- Supplied records
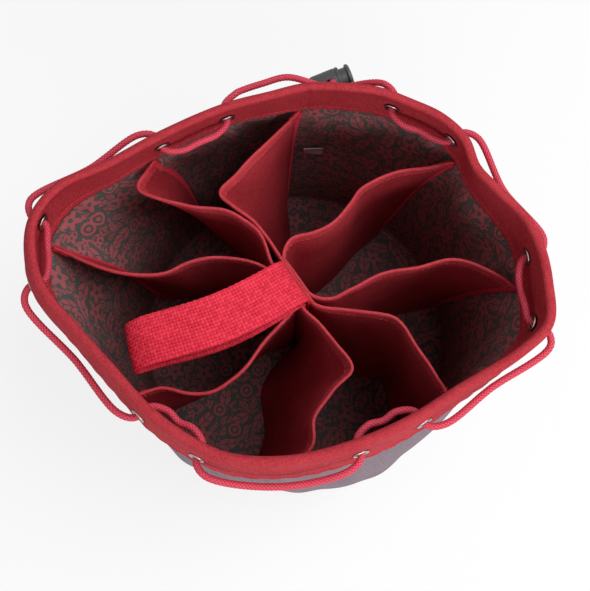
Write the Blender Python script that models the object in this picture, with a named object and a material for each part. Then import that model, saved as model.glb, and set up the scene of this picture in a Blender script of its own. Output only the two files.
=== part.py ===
"""A kinchaku drawstring pouch that stands open on its round base.

A cloth tube with a lining, a folded canvas band round its mouth, eight inner pockets made by four
folded canvas strips that are sewn together along a spine in the middle, a webbing pull loop held in
that spine, and a drawcord that is threaded through twelve eyelets and held by a sprung cord lock.

Sizes are in millimetres, and MM turns them into Blender's metres. +Z is up, the front is at -Y, and
the origin lies in the underside of the base, below the middle of the mouth.
"""

import math

import bmesh
import bpy
import numpy as np
from mathutils import Matrix, Vector

MM = 0.001
GAP = 0.3  # clear space between two pieces that touch

# Thickness of each cloth
CANVAS = 1.1
LINING = 0.7
WEBBING = 1.8

# The tube
HEIGHT = 180.0
BASE_MIDDLE = (0.0, 6.0)
BASE_RADIUS = 100.0
BASE_CORNER = 5.0  # radius of the rounded edge between wall and base
BELLY_RADIUS = 104.5
BELLY_HEIGHT = 95.0
ROUND_BELOW = 70.0  # up to here the tube is round
RIM_SHAPE_FROM = 175.0  # from here on it has the shape of the rim
WALL_BANDS = 5  # rows of faces between the rounded edge and the band

# The rim seen from above, from the back seam round by the left. It and the strips' arms are drawn
# for these radii of the belly and the base.
DRAWN_RADIUS = 104.5
DRAWN_BASE_RADIUS = 100.0
RIM_OUTLINE = [
    (7, 95), (-13, 90), (-34, 84), (-65, 69), (-91, 54), (-115, 42), (-126, 25), (-125, 4),
    (-118, -12), (-102, -30), (-85, -48), (-66, -68), (-46, -82), (-29, -89), (-2, -90),
    (27, -83), (53, -72), (76, -58), (106, -40), (119, -27), (120, -8), (118, 9), (112, 25),
    (99, 40), (89, 52), (84, 67), (73, 79), (58, 87), (43, 93), (25, 95),
]

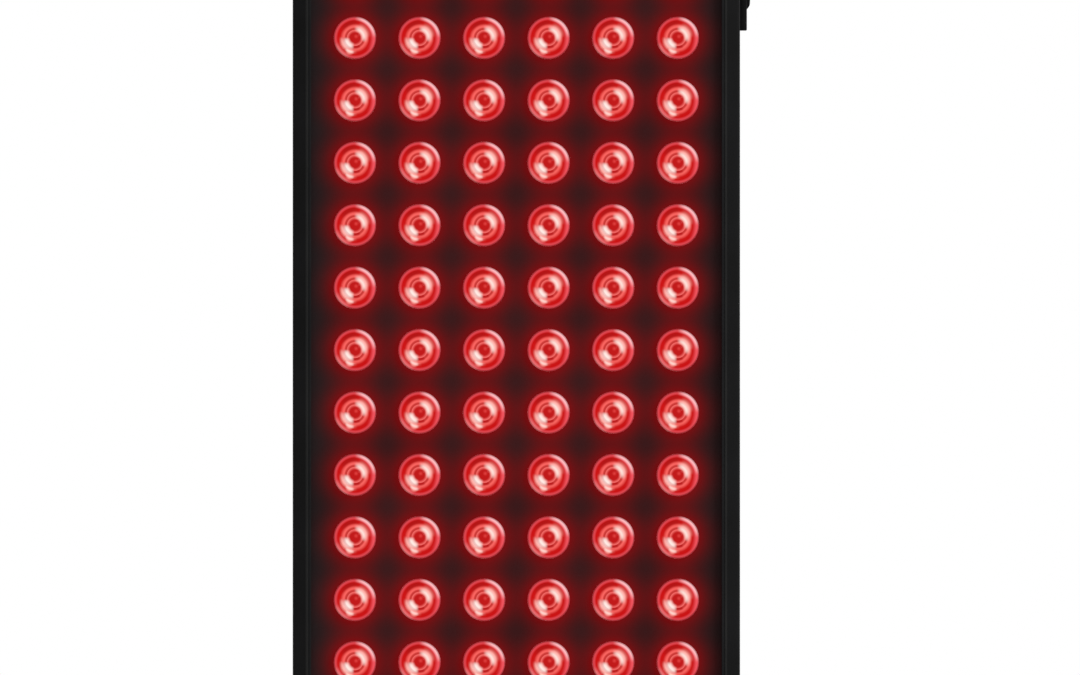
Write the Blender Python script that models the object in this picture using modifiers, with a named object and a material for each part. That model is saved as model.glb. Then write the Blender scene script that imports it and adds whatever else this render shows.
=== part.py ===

- Written task
Each line above must be printed exactly as it appears.

- The solution
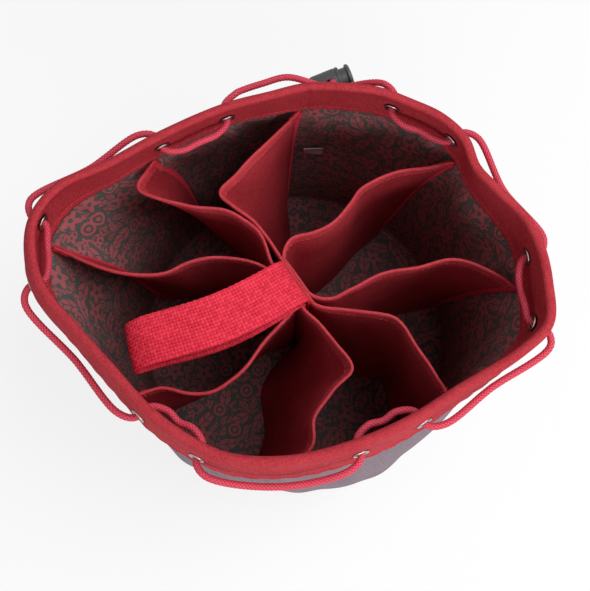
Write the Blender Python script that models the object in this picture, with a named object and a material for each part. Then import that model, saved as model.glb, and set up the scene of this picture in a Blender script of its own. Output only the two files.
=== part.py ===
"""A kinchaku drawstring pouch that stands open on its round base.

A cloth tube with a lining, a folded canvas band round its mouth, eight inner pockets made by four
folded canvas strips that are sewn together along a spine in the middle, a webbing pull loop held in
that spine, and a drawcord that is threaded through twelve eyelets and held by a sprung cord lock.

Sizes are in millimetres, and MM turns them into Blender's metres. +Z is up, the front is at -Y, and
the origin lies in the underside of the base, below the middle of the mouth.
"""

import math

import bmesh
import bpy
import numpy as np
from mathutils import Matrix, Vector

MM = 0.001
GAP = 0.3  # clear space between two pieces that touch

# Thickness of each cloth
CANVAS = 1.1
LINING = 0.7
WEBBING = 1.8

# The tube
HEIGHT = 180.0
BASE_MIDDLE = (0.0, 6.0)
BASE_RADIUS = 100.0
BASE_CORNER = 5.0  # radius of the rounded edge between wall and base
BELLY_RADIUS = 104.5
BELLY_HEIGHT = 95.0
ROUND_BELOW = 70.0  # up to here the tube is round
RIM_SHAPE_FROM = 175.0  # from here on it has the shape of the rim
WALL_BANDS = 5  # rows of faces between the rounded edge and the band

# The rim seen from above, from the back seam round by the left. It and the strips' arms are drawn
# for these radii of the belly and the base.
DRAWN_RADIUS = 104.5
DRAWN_BASE_RADIUS = 100.0
RIM_OUTLINE = [
    (7, 95), (-13, 90), (-34, 84), (-65, 69), (-91, 54), (-115, 42), (-126, 25), (-125, 4),
    (-118, -12), (-102, -30), (-85, -48), (-66, -68), (-46, -82), (-29, -89), (-2, -90),
    (27, -83), (53, -72), (76, -58), (106, -40), (119, -27), (120, -8), (118, 9), (112, 25),
    (99, 40), (89, 52), (84, 67), (73, 79), (58, 87), (43, 93), (25, 95),
]

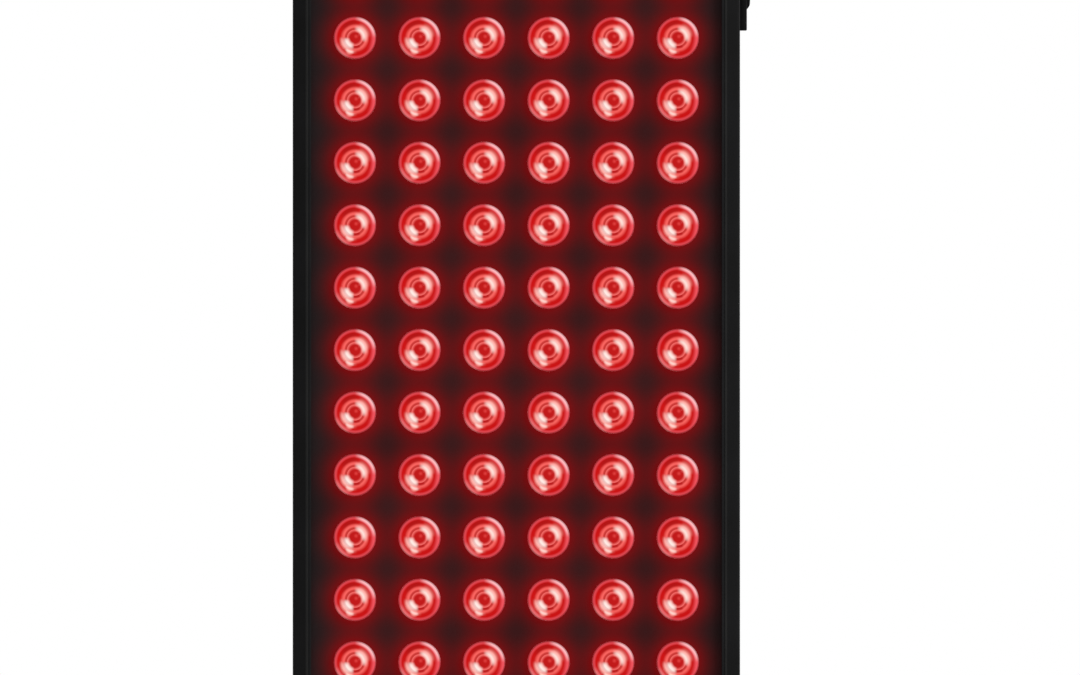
Write the Blender Python script that models the object in this picture using modifiers, with a named object and a material for each part. That model is saved as model.glb. Then write the Blender scene script that imports it and adds whatever else this render shows.
=== part.py ===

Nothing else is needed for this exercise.